Again, if we were meant to understand that Nathan is unreliable, this would make sense; Stockholm syndrome vibes, or maybe Nathan is just so traumatized about how many people are trying to kill him that he feels affection towards those who only beat him as a child. (Despite—again—the fact that Nathan feels angry at literally everyone, including people doing the least harm they can to ensure their survival.)

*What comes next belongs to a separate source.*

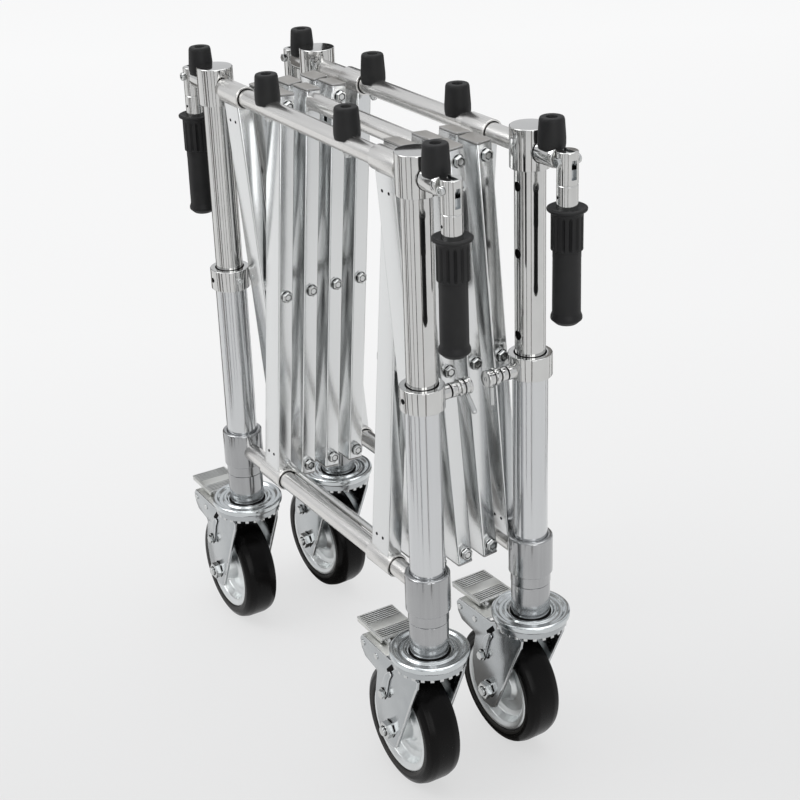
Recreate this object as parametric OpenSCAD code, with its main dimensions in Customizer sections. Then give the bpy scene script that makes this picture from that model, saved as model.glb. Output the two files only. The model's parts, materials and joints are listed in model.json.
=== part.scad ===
// Folding coffin truck: two wheeled end frames joined by a double scissor lattice.
// X runs left to right along the crossbars, Y from the front frame to the rear one, Z up.
// The origin is on the floor under the middle of the truck's box. Drawn folded, as in the photo.

/* [Frames] */
// Distance between the left and right post of one frame
post_spread = 444.8; // [300:0.1:700]
// Distance between the front and rear posts when folded
folded_gap = 144.4; // [120:0.1:200]
// Height of the upper crossbars when folded
upper_bar_z = 771; // [600:1:900]
// Height of the lower crossbars
lower_bar_z = 277; // [200:1:400]
// Diameter of the crossbars
bar_d = 22; // [16:0.5:30]

/* [Posts] */
// Outer diameter of the lower post tubes
lower_tube_d = 40; // [30:0.5:60]
// Bore of the lower post tubes
lower_tube_bore = 35.5; // [26:0.5:56]
// Outer diameter of the sliding chrome tubes
upper_tube_d = 34.5; // [24:0.5:50]
// Wall of the sliding chrome tubes
upper_tube_wall = 2; // [1:0.1:4]
// Length of the chrome tubes left below the collars when folded
upper_tube_overlap = 37; // [20:1:60]
// Collar diameter
collar_d = 50; // [42:0.5:70]
// Underside of the collars
collar_foot_z = 507; // [480:1:520]
// Height of the collars
collar_h = 27; // [22:0.5:45]
// Thickness of the collars' lip over the lower tubes
collar_lip = 4; // [2:0.5:8]
// Head diameter
head_d = 44.5; // [36:0.5:60]
// Top of the heads above the middle of the upper crossbars
head_rise = 24; // [16:0.5:40]
// Underside of the heads below the middle of the upper crossbars
head_drop = 22; // [16:0.5:40]
// Thickness of the closed head top
head_cap = 4; // [2:0.5:8]
// Socket diameter
socket_d = 52; // [42:0.5:70]
// Diameter of the socket's foot
socket_foot_d = 47; // [42:0.5:60]
// Height of the socket's foot
socket_foot_h = 14; // [10:0.5:30]
// Height of the socket above its foot
socket_h = 48.5; // [40:0.5:80]
// Thickness of the socket's floor under the lower tube
socket_floor = 5; // [3:0.5:10]

/* [Height stops] */
// Diameter of the plunger pins
pin_d = 7; // [4:0.5:10]
// Height of the plunger pins above the collars' underside
pin_rise = 9.7; // [8:0.1:16]
// Diameter of the index holes in the chrome tubes
index_hole_d = 11; // [6:0.5:12]
// Drop from folded to each index hole, the last one with the truck fully open
index_drops = [41.5, 137, 213]; // [40:1:220]
// Plunger barrel diameter
barrel_d = 17; // [10:0.5:24]
// Distance from the middle plane to the barrel's end
barrel_end_y = 30; // [20:0.5:45]
// Plunger knob diameter
knob_d = 20; // [12:0.5:30]
// Distance from the middle plane to the knob's end
knob_end_y = 11; // [9:0.5:20]
// Diameter of the lever rod under each knob
knob_rod_d = 6; // [3:0.5:10]
// Length of the lever rod below the pin
knob_rod_l = 33; // [20:0.1:40]
// Outward tilt of the front levers, in degrees
front_lever_tilt = 42; // [-90:1:90]
// Outward tilt of the rear levers, in degrees
rear_lever_tilt = 3; // [-90:1:90]

/* [Lattice] */
// Height between the top and bottom pivots inside the lattice when folded
node_rise = 476; // [300:1:700]
// Arm tube width along the crossbars
arm_w = 35; // [20:0.5:50]
// Arm tube depth
arm_t = 20; // [12:0.5:30]
// Arm tube wall
arm_wall = 1.5; // [1:0.1:4]
// Middle of the outer arms from the middle of the lattice
outer_arm_x = 171; // [120:0.5:220]
// Middle of the inner arms from the middle of the lattice
inner_arm_x = 130.5; // [80:0.5:180]
// Sideways play of the lattice on the crossbars, to the right in the photo
lattice_shift = 4; // [-6:0.5:6]
// How far an arm runs past its end pivot, cap included
arm_over = 15; // [10:0.5:25]
// Thickness of the arm end caps
arm_cap = 2; // [1:0.5:4]
// Diameter of the sleeves on the crossbars
sleeve_d = 28; // [24:0.5:40]
// Length of the sleeves on the front crossbars
front_sleeve_l = 48; // [30:0.5:52]
// Length of the sleeves on the rear crossbars, clear of the buffers and the sockets
rear_sleeve_l = 41; // [30:0.5:44]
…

In any case: the Half Bad trilogy had an interesting premise with a very uneven delivery, and after the first book, it started to unravel completely. It was a reasonably interesting magical world, in that the rituals that are described sound cool, the spells we do get to know about are neatly described, and the backstory of Nathan’s family was intriguing. But a lot of the narrative is Nathan reacting to bad things happening to him with escape or violence, so there’s not a lot of time spent on worldbuilding, development of other characters (we learn next to nothing about people who aren’t Nathan), or even dialogue. (Characters have a few Big Lines that echo, which seems to be a common trope in YA, but they don’t talk through things a lot.) And Nathan himself is a hot mess, so.

(Also, major spoilers if you click this, but this trilogy also jumped on the bandwagon of this dreaded godawful trope for its ending.)

Sorry, Half Bad trilogy, but you were only half good, if that. I’m not trying to be harsh; I think pantsing a YA series with very little time from writing to publication is bound to end up in a lot of cut corners, and there’s potential enough here for the author to improve (and hopefully learn which parts of this are Not Okay).

But as for these books? Welcome to the nope pile: population you.